§ **Collected material**
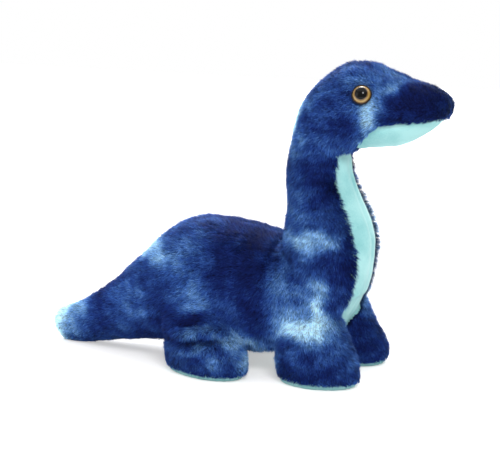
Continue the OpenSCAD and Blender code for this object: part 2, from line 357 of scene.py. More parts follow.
@dataclass(frozen=True)
class ShortNap:
    """Smooth aqua cloth with a very short nap, mottled a little."""

    name: str = "short_nap"
    deep: Tone = (0.185, 0.520, 0.540)
    pale: Tone = (0.400, 0.740, 0.740)
    cloud_scale: float = 45.0
    nap_scale: float = 1500.0
    nap_share: float = 0.45
    bump: float = 0.5
    bump_depth: float = 0.6 * MM
    roughness: float = 0.85
    gloss: float = 0.2
    sheen: float = 0.3

    def make(self) -> bpy.types.Material:
        """Builds the material, patterned on Object coordinates.

        Returns:
            The material.
        """
        material, tree, shader = start_material(self.name)
        nap = object_noise(tree, self.nap_scale)
        blend = tree.nodes.new("ShaderNodeMath")
        blend.operation = "MULTIPLY_ADD"
        set_inputs(blend, {1: self.nap_share})
        bump = tree.nodes.new("ShaderNodeBump")
        set_inputs(bump, {"Strength": self.bump, "Distance": self.bump_depth})
        tree.links.new(nap, blend.inputs[0])
        tree.links.new(object_noise(tree, self.cloud_scale, 3.0), blend.inputs[2])
        tones = colour_ramp(tree, blend.outputs["Value"], ((0.45, self.deep), (0.85, self.pale)))
        tree.links.new(tones, shader.inputs["Base Color"])
        tree.links.new(nap, bump.inputs["Height"])
        tree.links.new(bump.outputs["Normal"], shader.inputs["Normal"])
        set_inputs(shader, {
            "Roughness": self.roughness,
            "Specular IOR Level": self.gloss,
            "Sheen Weight": self.sheen,
            "Sheen Roughness": 0.5,
        })
        return material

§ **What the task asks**
Starting with the first line of the data above, copy each line exactly until you reach the line with "on Object coordinates."; include that line as well.

§ **The completed task**
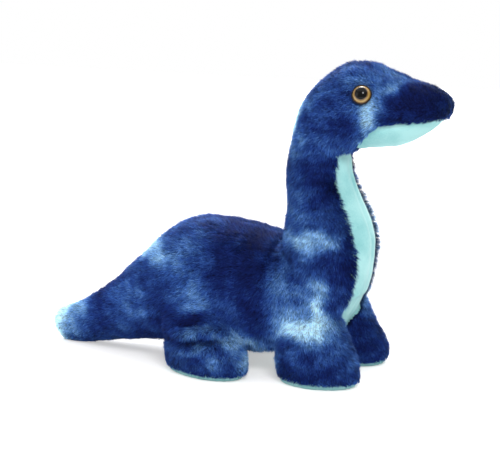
Continue the OpenSCAD and Blender code for this object: part 2, from line 357 of scene.py. More parts follow.
@dataclass(frozen=True)
class ShortNap:
    """Smooth aqua cloth with a very short nap, mottled a little."""

    name: str = "short_nap"
    deep: Tone = (0.185, 0.520, 0.540)
    pale: Tone = (0.400, 0.740, 0.740)
    cloud_scale: float = 45.0
    nap_scale: float = 1500.0
    nap_share: float = 0.45
    bump: float = 0.5
    bump_depth: float = 0.6 * MM
    roughness: float = 0.85
    gloss: float = 0.2
    sheen: float = 0.3

    def make(self) -> bpy.types.Material:
        """Builds the material, patterned on Object coordinates.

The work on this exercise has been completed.